VLERange: a range in between BidirectionalRange and RandomAccessRange

Fri Jan 14 15:02:32 PST 2011

Andrei Alexandrescu Wrote:

> That's a strong indicator, but we shouldn't get ahead of ourselves.
> 
> D took a certain risk by defaulting to Unicode at a time where the 
> dominant extant systems languages left the decision to more or less 
> exotic libraries, Java used UTF16 de jure but UCS2 de facto, and other 
> languages were just starting to adopt Unicode.
> 
> I think that risk was justified because the relative loss in speed was 
> often acceptable and the gains were there. Even so, there are people in 
> this who protest against the loss in efficiency and argue that life is 
> harder for ASCII users.
> 
> Switching to variable-length representation of graphemes as bundles of 
> dchars and committing to that through and through will bring with it a 
> larger hit in efficiency and an increased difficulty in usage. I agree 
> that at a level that's the "right" thing to do, but I don't have yet the 
> feeling that combining characters are a widely-adopted winner. For the 
> most part, fonts don't support combining characters, and as a font 
> dilettante I can tell that putting arbitrary sets of diacritics on top 
> of characters is not what one should be doing as it'll look terrible. 
> Unicode is begrudgingly acknowledging combining characters. Only a 
> handful of libraries deal with them. I don't know how many applications 
> need or care for them, versus how many applications do fine with 
> precombined characters. I have trouble getting combining characters to 
> combine on this machine in any of the applications I use - and this is a 
> Mac.
> 
> 
> Andrei

Combining marks do need to be supported.
Some languages use combining marks extensively (see my other post) and of course font for those languages exist and they do support this. Mac doesn't support all languages so I'm unsure if it's the best example out there. 
here's an example of the Hebrew bible: 
http://www.scripture4all.org/OnlineInterlinear/Hebrew_Index.htm

Just look at the any of the PDFs there to see how Hebrew looks like with all sorts of different marks. 
In the same vain I could have found a Japanese text with ruby (where a Kanji letter has on top of it Hiragana text that tells you how to read it)

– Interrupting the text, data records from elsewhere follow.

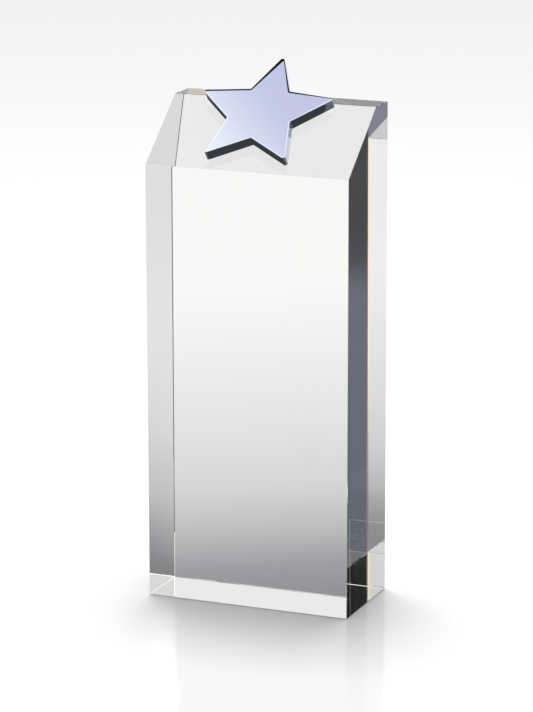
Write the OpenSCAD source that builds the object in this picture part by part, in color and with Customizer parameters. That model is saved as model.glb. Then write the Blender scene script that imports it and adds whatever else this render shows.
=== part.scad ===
// Crystal award. An upright block of clear optical crystal has its top cut by
// a slope that rises from the front face to a narrow level ledge at the back.
// A five-pointed star of plated metal lies on the slope, one point up, and is
// held there by a film of clear adhesive.
// The origin is the centre of the base, +Z is up and the front looks along -Y.

/* [Block] */
// Width of the block, side to side
block_width = 76; // [56:1:110]
// Depth of the block, front to back
block_depth = 38; // [30:1:60]
// Height of the block at its back
block_height = 178; // [100:1:260]
// Height that the slope gains from the front face to its ridge
slope_rise = 21; // [12:0.5:30]
// Depth of the level ledge behind the ridge
ledge_depth = 11.5; // [5:0.5:15]
// Setback of the polished chamfer on every edge of the block
edge_chamfer = 0.25; // [0.2:0.05:1]

/* [Star] */
// Distance from the star's centre to its points, before they are rounded
point_radius = 26.3; // [20:0.1:32]
// Distance from the star's centre to its notches
notch_radius = 12.4; // [8:0.1:15]
// Radius that rounds each point
point_round = 0.8; // [0.3:0.1:1.5]
// Thickness of the star, square to the slope
star_thickness = 4; // [2:0.5:8]
// Distance up the slope from its lower edge to the star's two lower points
toe_gap = 4.3; // [2:0.1:8]
// Sideways place of the star's centre, from the middle of the block
star_shift = -1; // [-3:0.5:3]

/* [Adhesive] */
// Thickness of the adhesive film between the star and the slope
film_thickness = 0.15; // [0.05:0.05:0.3]
// Distance that the film stops short of the star's edge and the slope's ends
film_margin = 0.6; // [0.4:0.1:1]

/* [Hidden] */

// Points on the star, and the angle from a point to the notch beside it
point_count = 5;
half_step = 180 / point_count;

// The slope: its run front to back, its length and its angle from level
slope_run = block_depth - ledge_depth;
slope_length = sqrt(slope_run * slope_run + slope_rise * slope_rise);
slope_angle = atan2(slope_rise, slope_run);
front_y = -block_depth / 2;
front_height = block_height - slope_rise;

// Half the angle that the star's two edges make at a point, the distance from
// its centre to every edge, and the place of a point's rounding centre
point_half_angle = atan2(
    notch_radius * sin(half_step),
    point_radius - notch_radius * cos(half_step)
);
edge_distance = point_radius * sin(point_half_angle);
round_centre = point_radius - point_round / sin(point_half_angle);

// The angle that each half of a point's rounding turns through, and its steps
point_bend = 90 - point_half_angle;
round_steps = 5;

// Distance from the star's centre down to its two lower points, and the place
// of that centre up the slope from the slope's lower edge
lower_reach = round_centre * cos(half_step) + point_round;
star_place = toe_gap + lower_reach;

// Length that makes a cutting prism longer than the block in any direction
prism_length = 2 * (block_width + block_depth + block_height);

// A rectangle from low to high with its corners cut off at 45 degrees
module cut_rectangle(low, high, cut) {
    polygon([
        [low.x + cut, low.y],
        [high.x - cut, low.y],
        [high.x, low.y + cut],
        [high.x, high.y - cut],
        [high.x - cut, high.y],
        [low.x + cut, high.y],
        [low.x, high.y - cut],
        [low.x, low.y + cut]
    ]);
}

// A point set back from corner towards the point beyond
function toward(corner, beyond, distance) =
    corner + distance * (beyond - corner) / norm(beyond - corner);

// Corners of the block seen from its side, as [y, z], starting at the front foot
function side_corners() = [
    [front_y, 0],
    [block_depth / 2, 0],
    [block_depth / 2, block_height],
    [front_y + slope_run, block_height],
    [front_y, front_height]
];

// Side outline of the block with each corner chamfered
module side_outline() {
    corners = side_corners();
    count = len(corners);
    polygon([
        for (i = [0 : count - 1])
            for (beyond = [corners[(i + count - 1) % count], corners[(i + 1) % count]])
                toward(corners[i], beyond, edge_chamfer)
    ]);
}

// Moves its children from level ground to the slope: x runs across the block,
// y up the slope from its lower edge and z square out of it
module on_slope() {
    translate([0, front_y, front_height])
        rotate([slope_angle, 0, 0])
            children();
}

// Prism across the block that carries the side outline
module side_prism() {
    translate([-block_width / 2, 0, 0])
        rotate([90, 0, 90])
            linear_extrude(block_width)
                side_outline();
}

// Prism along the height that chamfers the four upright edges
module upright_prism() {
    linear_extrude(block_height)
        cut_rectangle(
            [-block_width / 2, -block_depth / 2],
            [block_width / 2, block_depth / 2],
            edge_chamfer
        );
}

// Prism front to back that chamfers the side edges of the base and the ledge
module level_prism() {
    translate([0, block_depth / 2, 0])
        rotate([90, 0, 0])
            linear_extrude(block_depth)
                cut_rectangle(
                    [-block_width / 2, 0],
                    [block_width / 2, block_height],
                    edge_chamfer
                );
}

// Prism along the slope that chamfers the slope's two side edges
module slope_prism() {
    on_slope()
        translate([0, prism_length / 2, 0])
            rotate([90, 0, 0])
                linear_extrude(prism_length)
                    cut_rectangle(
                        [-block_width / 2, -prism_length],
                        [block_width / 2, 0],
                        edge_chamfer
                    );
}

// A point at distance from the star's centre, at a turn from the x axis
function around(distance, turn) = distance * [cos(turn), sin(turn)];

// The star's outline drawn in by inset: sharp notches and rounded points.
// Every edge is equally far from the centre, so drawing it in is a scaling.
module star_outline(inset) {
    ratio = (edge_distance - inset) / edge_distance;
    polygon([
        for (i = [0 : point_count - 1])
            let (turn = 90 + 2 * half_step * i)
            each [
                ratio * around(notch_radius, turn - half_step),
                for (bend = [-point_bend : point_bend / round_steps : point_bend])
                    ratio * (around(round_centre, turn) + around(point_round, turn + bend))
            ]
    ]);
}

module crystal_block() {
    color("aliceblue", 0.5)
        intersection() {
            side_prism();
            upright_prism();
            level_prism();
            slope_prism();
        }
}

// The film follows the star and ends where the slope does
module adhesive_film() {
    color("ghostwhite", 0.5)
        on_slope()
            linear_extrude(film_thickness)
                intersection() {
                    translate([star_shift, star_place])
                        star_outline(film_margin);
                    translate([-block_width / 2 + film_margin, film_margin])
                        square([block_width - 2 * film_margin, slope_length - 2 * film_margin]);
                }
}

module star() {
    color("lightsteelblue")
        on_slope()
            translate([star_shift, star_place, film_thickness])
                linear_extrude(star_thickness)
                    star_outline(0);
}

crystal_block();
adhesive_film();
star();
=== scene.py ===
"""Crystal award: a clear sloped block with a plated star bonded to its slope.

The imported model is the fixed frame. The block, the adhesive film and the star are
modelled again at the same size with softened, polished edges, and each gets its own
finish. A plain pale studio stands around them, with cards set out of sight, which give
clear crystal its tone.
"""

import logging
import math
from dataclasses import dataclass, field
from enum import Enum
from typing import Any, Callable, Iterable, Optional, Union

import bmesh
import bpy
from mathutils import Matrix, Vector


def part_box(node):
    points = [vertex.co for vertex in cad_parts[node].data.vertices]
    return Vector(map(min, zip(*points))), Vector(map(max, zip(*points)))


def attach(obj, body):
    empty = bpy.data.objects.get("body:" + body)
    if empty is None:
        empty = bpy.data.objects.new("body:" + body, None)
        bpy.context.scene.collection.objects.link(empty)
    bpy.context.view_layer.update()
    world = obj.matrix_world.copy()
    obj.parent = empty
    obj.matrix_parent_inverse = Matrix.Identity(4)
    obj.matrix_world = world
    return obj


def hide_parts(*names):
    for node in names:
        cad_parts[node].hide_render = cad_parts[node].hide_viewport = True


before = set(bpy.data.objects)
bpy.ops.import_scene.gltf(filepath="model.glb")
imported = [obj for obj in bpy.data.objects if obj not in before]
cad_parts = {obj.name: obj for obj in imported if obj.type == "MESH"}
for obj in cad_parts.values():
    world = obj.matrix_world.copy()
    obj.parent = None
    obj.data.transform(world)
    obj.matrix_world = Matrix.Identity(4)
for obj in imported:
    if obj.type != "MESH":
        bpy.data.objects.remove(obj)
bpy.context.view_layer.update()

log = logging.getLogger("crystal_award")

MM = 0.001
BODY = "root"

Colour = tuple[float, float, float]
Direction = tuple[float, float, float]
Number = Union[int, float]
Range = tuple[float, float]

UP = (0.0, 0.0, 1.0)


# ---------------------------------------------------------------- shader maths


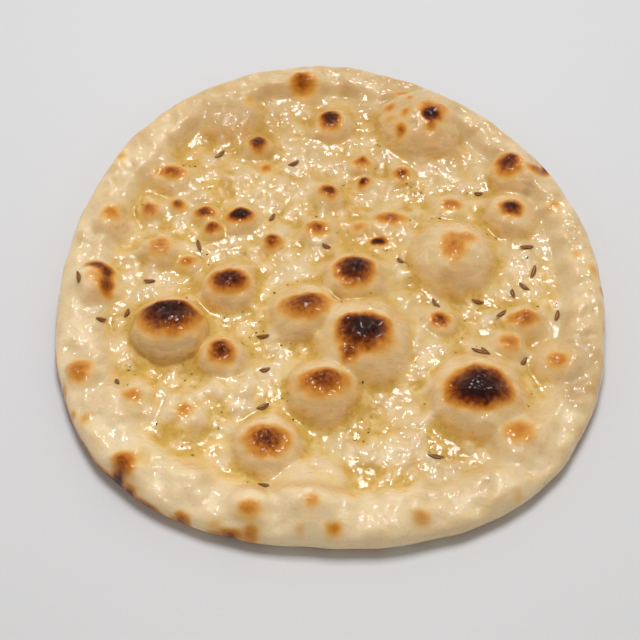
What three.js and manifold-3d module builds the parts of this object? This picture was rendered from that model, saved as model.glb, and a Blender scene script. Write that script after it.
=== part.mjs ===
// Naan bread: one soft oval flatbread with a puffed rim, oven blisters and cumin seeds on top.
// Millimetres, +Z up. It lies on its flat underside on Z = 0, centred on the Z axis.
import * as THREE from "three";
import { mergeVertices } from "three/addons/utils/BufferGeometryUtils.js";
import Module from "manifold-3d";

const SKIN_COLOUR = 0xdcc9a0;
const SKIN_ROUGHNESS = 0.35;

// Outline: a circle of MEAN_RADIUS with a few slow bulges, each `count` times round the bread.
const MEAN_RADIUS = 117;
const BULGES = [
  { count: 1, size: 4.3, lean: -102 },
  { count: 2, size: 3.2, lean: -156 },
  { count: 3, size: 2.6, lean: -71 },
  { count: 4, size: 1.6, lean: 156 },
  { count: 5, size: 0.9, lean: 86 },
];

// Section: a sheet of dough with a fat rolled rim, widest a little above the table.
const SHEET_THICKNESS = 6;
const CREST_HEIGHT = 12;
const WIDEST_HEIGHT = 5;
const FOOT_INSET = 8;
const RIM_BAND = 21;
const RIM_BAND_SWING = 4; // the band is this much wider at the front left and narrower opposite
const RIM_BAND_LEAN = -135;
const CREST_SHARE = 0.5; // the crest's inset as a share of the rim band
const BLISTER_FADE = 5; // blisters die out over this width at the outer edge
const BLISTER_FILLET = 1.2; // how softly a blister's foot runs into the dough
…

Using a dchar as a string element instead of a proper grapheme will make it really hard to work with texts in such languages. 

Regarding efficiency concerns for ASCII users - there's no rule that forces us to have a single string type,  just look for comparison at how many integral types D has. I believe that the correct thing is to have a 'universal string' type be the default (just like int is for integral types) and provide additional types for other commonly useful encodings such as ASCII.

A geneticist for instance should use a 'DNA' type that encodes the four DNA letters instead of an ASCII string or even worse, a universal (Unicode) string.